# petrol stations



## pg1710 (Jul 19, 2010)

Hello,

I would just like to know whay you're normally expected to do after filling up, as someone has told me that you're expected to move your car from the pump then go and pay, unlike over here where you just leave your car at the pump, also are most of the petrol stations pay at pump or kiosk, and are they self service, as someone has told me a few different things but he's getting on a bit and hasn't been to spain since moving back 8 years ago.


----------



## Stravinsky (Aug 12, 2007)

pg1710 said:


> Hello,
> 
> I would just like to know whay you're normally expected to do after filling up, as someone has told me that you're expected to move your car from the pump then go and pay, unlike over here where you just leave your car at the pump, also are most of the petrol stations pay at pump or kiosk, and are they self service, as someone has told me a few different things but he's getting on a bit and hasn't been to spain since moving back 8 years ago.


The only time I ever moved my car from the pump to a parking space I got shouted at by the woman on the till. 

A lot of them have people filling up for you. Some are self service. You'll know when you get there


----------



## uffington15 (May 4, 2009)

At the stations I use they serve you and I usually some 50€ so give them cash. At other times when I have paid by card I have just left the car there and goneinto the kiosk. Not been to a station that was that busy


----------



## gus-lopez (Jan 4, 2010)

Around here it's all attended service & quite a lot just leave the vehicle to be filled & go in the bar for a drink !


----------



## Donna773 (Dec 12, 2010)

Most of the garages near me have someone to fill it up for you. It's invaluable when you are old and creaky like I am! I always give the attendant a tip - I just wish they still had them in the UK.


----------



## jojo (Sep 20, 2007)

They vary around here, theres one where you have to pay first and then go and fill it yourself, there are the ones who fill up for you and you give the "filler" the money when he's done and theres the one at "Eroskis" Fuengirola where you fill yourself and then drive to the cashier in the drive thru kiosk and pay her thru the window 

Jo xxx


----------



## Pesky Wesky (May 10, 2009)

jojo said:


> They vary around here, theres one where you have to pay first and then go and fill it yourself, there are the ones who fill up for you and you give the "filler" the money when he's done and theres the one at "Eroskis" Fuengirola where you fill yourself and then drive to the cashier in the drive thru kiosk and pay her thru the window
> 
> Jo xxx


Yes, I suppose there's a variety, but here and northwards the vastv majority are do it yourself jobs. Of those there may be pumps where you'resupposed to go in and pay before you get the petrol. I'd be careful about moving the car before paying. There are stations which have barriers to stop you driving away, but those that don't might get the wrong idea.


----------



## Alcalaina (Aug 6, 2010)

pg1710 said:


> Hello,
> 
> I would just like to know whay you're normally expected to do after filling up, as someone has told me that you're expected to move your car from the pump then go and pay, unlike over here where you just leave your car at the pump, also are most of the petrol stations pay at pump or kiosk, and are they self service, as someone has told me a few different things but he's getting on a bit and hasn't been to spain since moving back 8 years ago.

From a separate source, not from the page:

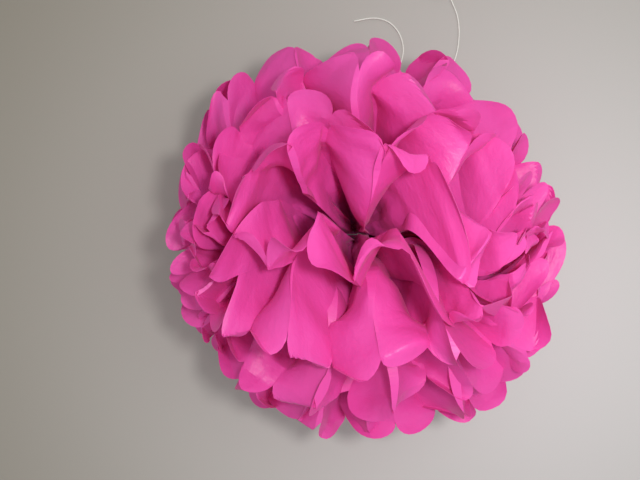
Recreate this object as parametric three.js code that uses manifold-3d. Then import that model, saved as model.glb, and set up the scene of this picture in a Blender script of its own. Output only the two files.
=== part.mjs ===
// A tissue paper pom pom: ten sheets of tissue, pleated together like a concertina, trimmed to round
// lobes at both ends, bound round the middle with a wire, and opened out sheet by sheet into a ball. A
// string is knotted on beside the wire; its short tail and its long tail run out under the petals.
//
// Millimetres, +Z up. The origin is on the surface that the ball rests on, under its middle. The pleats
// are stacked along X, so each sheet has one fan of petals towards +Y and one towards -Y, and the cleft
// between them runs along X.

import * as THREE from "three";
import { mergeVertices } from "three/addons/utils/BufferGeometryUtils.js";
import Module from "manifold-3d";

const wasm = await Module();
wasm.setup();

const rad = THREE.MathUtils.degToRad;
const { lerp, smoothstep } = THREE.MathUtils;

// The paper
const SHEETS = 10; // counted from the underside up
const SHEET_WIDTH = 500; // across the pleats
const SHEET_LENGTH = 320; // along the pleats, from lobe tip to lobe tip
const PANELS = 15; // between fold lines
const PAPER_THICK = 0.6; // the solid's; the paper itself is 0.04
const GATHER_THICK = 1.1; // where the pleats are packed under the wire

// The ball
const TIE_HEIGHT = 95; // of the middle of the gather
const STEEPEST = 82; // rise of the top sheet's fans as they leave the gather, degrees
const STEEPNESS_POWER = 0.9; // how the sheets below share that rise out
const FAN_HALF = 88; // half the angle that a fan opens to, degrees
const POLE_SPREAD = 32; // how far the outermost sheets part at the ends of the cleft, degrees
const BEND_FROM = [30, 28, 28, 50, 70, 80, 85, 85, 85, 90]; // along a fold line, where petals start to flop
const BEND_TO = [140, 134, 138, 148, 155, 155, 155, 155, 155, 158]; // and where they have flopped
const TIP_RISE = [-8, 2, 2, -6, -20, -14, -6, 8, 26, 46]; // rise at the tips, one for each sheet, degrees
const PLEAT_RISE_LIMIT = 0.14; // of the distance from the gather, near which the pleats are squeezed flat
const ROWS = [0, 14, 42, 80, 114]; // where a fold line has its corners, besides the root of the lobes
const LOBE_TURNS = [45, 90, 135]; // the corners of a lobe's half circle, degrees
const MERIDIAN_STEPS = 40;
const LEAST_Y = 0.8; // between the fans and the plane of the cleft
const CLOSE_SHARE = 0.5; // of the gather's half length, that a fan closes up by as it leaves the gather
const CLOSE_FROM = 5; // along a fold line
const CLOSE_TO = 90;

// The gather, where every sheet passes through the wire
const GATHER_PITCH = 1.6; // from sheet to sheet
const GATHER_RADIUS = 8.6;
const GATHER_HALF = 4; // half its length at the outermost sheets
const TURN_STAGGER = 1.6; // each sheet further in turns this much later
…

There is no fixed rule I´m sure. Most places round here have someone to serve you but in a self service place, if it is busy I always move away from the pump before paying, out of courtesy to people queueing. Mind you they know me here, and know I´m not doing a runner!


----------



## pg1710 (Jul 19, 2010)

Pesky Wesky said:


> Yes, I suppose there's a variety, but here and northwards the vastv majority are do it yourself jobs. Of those there may be pumps where you'resupposed to go in and pay before you get the petrol. I'd be careful about moving the car before paying. There are stations which have barriers to stop you driving away, but those that don't might get the wrong idea.


Ok thanks for all the answers, i thought it sounded a bit strange to move your car then to go and pay.


----------



## macdonner (Oct 24, 2010)

If its a station where there are attendants does that mean that you are not allowed to fill it up yourself?????


----------



## Stravinsky (Aug 12, 2007)

macdonner said:


> If its a station where there are attendants does that mean that you are not allowed to fill it up yourself?????


No, our local station has an attendant. If she's busy or not there I start to fill the tank myself, but usually she comes over and takes the pump over


----------



## dunmovin (Dec 19, 2008)

here, it's mostly self serve and the car does not move until after you have paid. The one exception to that is a 24hr station, where you pay 1st then get your fuel


----------



## gus-lopez (Jan 4, 2010)

Fortunately we haven't got any 'pay 1st before filling ' around here. The only one is the lorry parking after hours & pre-pay , card or cash. Also the cheapest ! When I'm filling up I want it full not a few litres short. The attended ones I use if they 're busy I just fill it myself.


----------